I also saw a picture of Laurie and I. I realized that if we didn’t do something different with our marriage, we could end up like my mom and dad.  I decided that weekend that I would not let that happen.


I realized that I needed to be more intentional in my oneness with her. We have tried to be more intentional in our marriage ever since then by spending quality time together, dating each other, dong things together, and having fun together


Vertical Relationship With Jesus our Primary Passion


We realized that we had to put our vertical relationship with Jesus first in our relationships and make Him our primary passion. Jesus would then help us in our horizontal relationships with each other by putting our relationship with each other second after Jesus and put children third and all other relationships after that.  Basketball, teaching and other activities had to be down the line if we to make our marriage work.


It has been found that there’s no statistical difference in happiness between arranged-marriages and love-choice based marriages. Studies show that arranged-marriage partners are nearly twice as compassionate to each other 10 years in.

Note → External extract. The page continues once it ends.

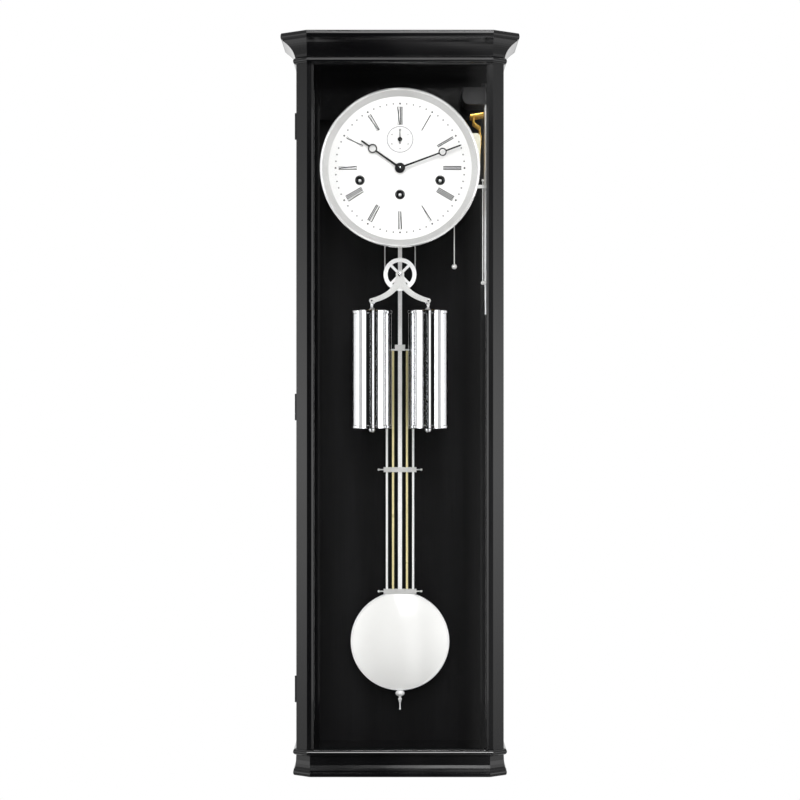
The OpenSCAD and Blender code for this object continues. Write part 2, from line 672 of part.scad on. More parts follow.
module pendulum_bridges() color([0.8, 0.8, 0.8]) hung() {
    difference() {
        union() {
            for (z = bridge_heights) {
                box(-25.5, 25.5, pendulum_y - 3.4, pendulum_y + 3.4, z - 3.75, z + 3.75);
                both() rod_x(pendulum_y, z, 0.9, 25, 33);
                both() ball(33, pendulum_y, z, 1.9);
            }
            box(-8, 8, pendulum_y - 3.2, pendulum_y + 3.2, 643.4, 652.6);
            box(-24, 24, pendulum_y - 2.6, pendulum_y + 2.6, 643.4, 646);
        }
        box(-3.15, 3.15, pendulum_y - 1.55, pendulum_y + 1.55, 200, 700);
        for (x = [10.8, 20.4]) both()
            rod_z(x, pendulum_y, 1.8, bridge_heights[1] - 1, 643.4);
    }
}

// The slot for the bar and the notch for the lower bridge
module bob_slots() {
    box(-3.2, 3.2, pendulum_y - 2.1, pendulum_y + 2.1, bob_z - 90, bob_z + 90);
    box(-26, 26, pendulum_y - 3.6, pendulum_y + 3.6, bridge_heights[1] - 4, bob_z + 90);
}

// Two shallow domes back to back, each a part of a sphere, in steps
dome_edge = 3;
dome_steps = 20;
dome_r = bob_r - 2.4;
dome_h = bob_t / 2 - dome_edge;
dome_sphere = (dome_r * dome_r + dome_h * dome_h) / (2 * dome_h);
function dome_y(r) = dome_edge + dome_h - dome_sphere + sqrt(dome_sphere * dome_sphere - r * r);
module bob() color([0.93, 0.93, 0.93]) hung() difference() {
    turned(0, bob_z, pendulum_y) polygon(concat(
        [for (i = [0:dome_steps]) [dome_r * i / dome_steps, -dome_y(dome_r * i / dome_steps)]],
        [for (i = [dome_steps:-1:0]) [dome_r * i / dome_steps, dome_y(dome_r * i / dome_steps)]]));
    bob_slots();
}

module bob_rim() color([0.85, 0.85, 0.85]) hung() difference() {
    turned(0, bob_z, pendulum_y) polygon([[bob_r - 2.3, -3.4], [bob_r - 0.8, -3.4], [bob_r, -2],
        [bob_r, 2], [bob_r - 0.8, 3.4], [bob_r - 2.3, 3.4]]);
    bob_slots();
}

module rating_nut() color([0.8, 0.8, 0.8]) hung() difference() {
    turned_z(0, pendulum_y) polygon([[0, 107.2], [4.2, 107.2], [6.3, 108.7], [7.3, 111.3],
        [6.3, 113.9], [4.2, 115.5], [0, 115.5]]);
    rod_z(0, pendulum_y, 2.05, 100, 120);
}

// ---------------------------------------------------------------- chimes
module gong_block() color([0.05, 0.05, 0.05]) hung() difference() {
    slab(-112, rail_y - 0.2) difference() {
        translate([95.2, 1017]) square([46, gong_top_z - 1017]);
        translate([95.2, 1017]) difference() {
            square(11);
            translate([11, 11]) circle(r = 11);
        }
    }
    for (i = [0:chimes - 1]) rod_z(chime_x, chime_y + i * chime_gap, gong_r, 1010, 1024);
}

module gong_rods() color([0.75, 0.75, 0.75]) hung() for (i = [0:chimes - 1])
    rod_z(chime_x, chime_y + i * chime_gap, gong_r, 697 + 22 * i, 1023);

module hammer_rail() color([0.75, 0.75, 0.75]) hung() {
    box(84, 86, -112, -48, 889, 935);
    for (y = [-112, -50]) box(84, 122, y, y + 2, 918, 932);
    slab(-114, -112) polygon([[100, 917], [121.3, 917], [122.8, 964], [121.6, 970], [118, 972.8],
        [100, 972.8]]);
    rod_y(hammer_x, hammer_z, 1.5, -112, -48);
    difference() {
        box(84, 130, -115, -110, 889, 894);
        rod_z(guide_x, guide_y, 0.8, 880, 900);
    }
}

module hammer(i) hung() {
    y = chime_y + i * chime_gap;
    difference() {
        union() {
            slab(y - 3, y + 3) polygon([[114, 919], [121.4, 919], [124.3, 970], [121.6, 973],
                [119, 970]]);
            translate([117.5, y, 1002]) rotate([0, 81, 0]) translate([0, 0, -10])
                cylinder(r = 3.5, h = 20);
            wire([[112.6, 1001], [112.6, 990], [121.6, 983], [121.8, 968]], y, 1.2);
        }
        rod_y(hammer_x, hammer_z, 1.5 + fit, y - 5, y + 5);
    }
}
module hammer_1() color("goldenrod") hammer(0);
module hammer_2() color("goldenrod") hammer(1);
module hammer_3() color("goldenrod") hammer(2);
module hammer_4() color("goldenrod") hammer(3);

module pull_right() color("silver") hung() {
    rod_z(guide_x, guide_y, 0.7, 745, 901);
    ball(guide_x, guide_y, 901, 2);
    ball(guide_x, guide_y, 745, 3);
    rod_x(guide_y, 745, 0.8, guide_x, guide_x + 5.2);
    ball(guide_x + 5.2, guide_y, 745, 3);
}
module pull_left() color("silver") hung() {
    rod_z(low_pull_x, low_pull_y, 0.7, 770, 866);
    ball(low_pull_x, low_pull_y, 866, 2);
    ball(low_pull_x, low_pull_y, 770, 4);
}

back_panel();
hanging_rail();
hanger_plate();
case_screws();
front_posts();
rear_posts();
side_glass();
top_board();
cornice();
bottom_board();
base_moulding();
door_stiles();
door_rails();
door_glass();
glass_stops();
hinge_door_leaves();
hinge_case_leaves();
dial_disc();
dial_ring();
bezel();
winding_grommets();
hour_hand();
minute_hand();
second_hand();
front_plate();
back_plate();
pillars();
brackets();
spring_barrels();
cable_drum();
centre_wheel();
third_wheel();
escape_wheel();
anchor_crutch();
cannon_pinion();
minute_wheel();
hour_wheel();
cable_run_left();
cable_run_right();
cable_loop();
pulley();
yoke();
weight_left();
weight_right();
pendulum_bar();
brass_rods();
steel_rods();
pendulum_bridges();
bob();
bob_rim();
rating_nut();
gong_block();
gong_rods();
hammer_rail();
hammer_1();
hammer_2();
hammer_3();
hammer_4();
pull_right();
pull_left();
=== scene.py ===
"""Looks of a wall-hung regulator clock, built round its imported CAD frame."""

import math

import bmesh
import bpy
from mathutils import Matrix, Vector


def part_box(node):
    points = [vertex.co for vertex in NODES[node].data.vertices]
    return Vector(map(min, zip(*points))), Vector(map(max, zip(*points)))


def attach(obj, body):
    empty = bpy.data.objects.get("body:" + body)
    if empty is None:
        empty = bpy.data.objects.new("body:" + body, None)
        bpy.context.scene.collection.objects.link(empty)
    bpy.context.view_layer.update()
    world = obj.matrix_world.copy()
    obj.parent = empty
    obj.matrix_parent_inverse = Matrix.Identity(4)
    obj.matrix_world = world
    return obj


bl_info = {
    "name": "Wall Regulator Clock",
    "version": (1, 0, 0),
    "blender": (4, 5, 0),
    "location": "View3D > Sidebar > Clock",
    "description": "Finishes, dial printing and small fittings of a wall-hung regulator clock",
    "category": "Object",
}

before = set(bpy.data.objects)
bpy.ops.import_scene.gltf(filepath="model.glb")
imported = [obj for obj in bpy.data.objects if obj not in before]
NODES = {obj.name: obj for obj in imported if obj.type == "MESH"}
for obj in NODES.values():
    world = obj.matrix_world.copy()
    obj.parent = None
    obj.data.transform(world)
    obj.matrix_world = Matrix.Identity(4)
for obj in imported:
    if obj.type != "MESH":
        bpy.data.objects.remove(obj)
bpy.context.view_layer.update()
MM = 0.001
FACE_ON = math.radians(90)


# ---------------------------------------------------------------- places taken from the frame
def middle(name):
    """The middle of a CAD node's box."""
    low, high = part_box(name)
    return (Vector(low) + Vector(high)) / 2


def front(name):
    """How far forward a CAD node reaches."""
    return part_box(name)[0][1]


DIAL = middle("dial_disc")
DIAL_FACE = front("dial_disc")
SECONDS_UP = 43.6 * MM
LINE_Y = middle("pulley").y


# ---------------------------------------------------------------- sizes and colours
class ClockSizes(bpy.types.PropertyGroup):
    numeral_inner: bpy.props.FloatProperty(
        name="Numerals, inner end", description="Radius where the numerals start",
        default=66 * MM, min=0, unit="LENGTH")
    numeral_outer: bpy.props.FloatProperty(
        name="Numerals, outer end", description="Radius where the numerals end",
        default=93 * MM, min=0, unit="LENGTH")
    stroke: bpy.props.FloatProperty(
        name="Thick stroke", description="Width of a numeral's thick stroke",
        default=1.5 * MM, min=0, unit="LENGTH")
    hairline: bpy.props.FloatProperty(
        name="Hairline", description="Width of a numeral's thin stroke",
        default=0.5 * MM, min=0, unit="LENGTH")
    minute_track: bpy.props.FloatProperty(
        name="Minute dots", description="Radius of the ring of minute dots",
        default=98 * MM, min=0, unit="LENGTH")
    seconds_ring: bpy.props.FloatProperty(
        name="Seconds ring", description="Radius of the ring round the seconds dial",
        default=19.7 * MM, min=0, unit="LENGTH")
    ink: bpy.props.FloatProperty(
        name="Ink", description="How far the printing stands off the dial",
        default=0.12 * MM, min=0, unit="LENGTH")


def colour(name, text, default):
    """A colour property, given as linear light."""
    return bpy.props.FloatVectorProperty(
        name=name, description=text, subtype="COLOR", size=4, min=0, max=1, default=default)


def linear(code):
    """The linear colour of an sRGB hex value such as #1A2B3C."""
    parts = [int(code[i:i + 2], 16) / 255 for i in (1, 3, 5)]
    return tuple(p / 12.92 if p <= 0.04045 else ((p + 0.055) / 1.055) ** 2.4 for p in parts) + (1.0,)


class ClockColours(bpy.types.PropertyGroup):
    lacquer: colour("Case lacquer", "Black lacquer on the case", linear("#060607"))
    stain: colour("Back panel stain", "Black stain on the open-grained back panel", linear("#0A0A0B"))
    enamel: colour("Dial", "White of the dial", linear("#F2F2F1"))
    chrome: colour("Chrome", "Bright chromium plate", linear("#F2F3F5"))
    nickel: colour("Nickel", "Satin nickel plate", linear("#E4E4E2"))
    pearl: colour("Bob", "Pearl white lacquer on the bob", linear("#F7F7F5"))
    brass: colour("Brass", "Lacquered brass of the movement and hammers", linear("#D9AE4F"))
    pale_brass: colour("Rod brass", "Pale brass of the pendulum's inner rods", linear("#F0E2A8"))
    cream: colour("Hammer base", "Cream moulding that carries the hammers", linear("#F6F2DC"))


def sizes():
    return bpy.context.scene.clock_sizes


def colours():
    return bpy.context.scene.clock_colours


# ---------------------------------------------------------------- materials
def add(tree, kind, settings=None, values=None, links=None):
    """Adds one node with its settings, its socket values and its links."""
    made = tree.nodes.new(kind)
    for key, value in (settings or {}).items():
        setattr(made, key, value)
    for key, value in (values or {}).items():
        made.inputs[key].default_value = value
    for key, source in (links or {}).items():
        tree.links.new(source, made.inputs[key])
    return made


def material(name):
    """A new material with its nodes cleared, and its tree."""
    made = bpy.data.materials.new(name)
    made.use_nodes = True
    made.node_tree.nodes.clear()
    return made, made.node_tree


def finish_with(tree, shader):
    add(tree, "ShaderNodeOutputMaterial", links={"Surface": shader.outputs[0]})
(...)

Why is that?  It should not be!


“What makes arranged marriages work can be summed up in one word: Intentional Commitment. This often means that commitment to be intentional to work through issues is often put before personal needs and feelings,” explains psychologist Dr. Joseph Cilona, weighing in on Lifetime TV show, 'Married at First Sight'.


Marriages Under Attack


Listen, marriages are under attack.  There is an enemy that wants to steal, kill and destroy it.  Please, be intentional in your oneness.  You’ll be glad you did.  It’ll bless you and your family and generations to come.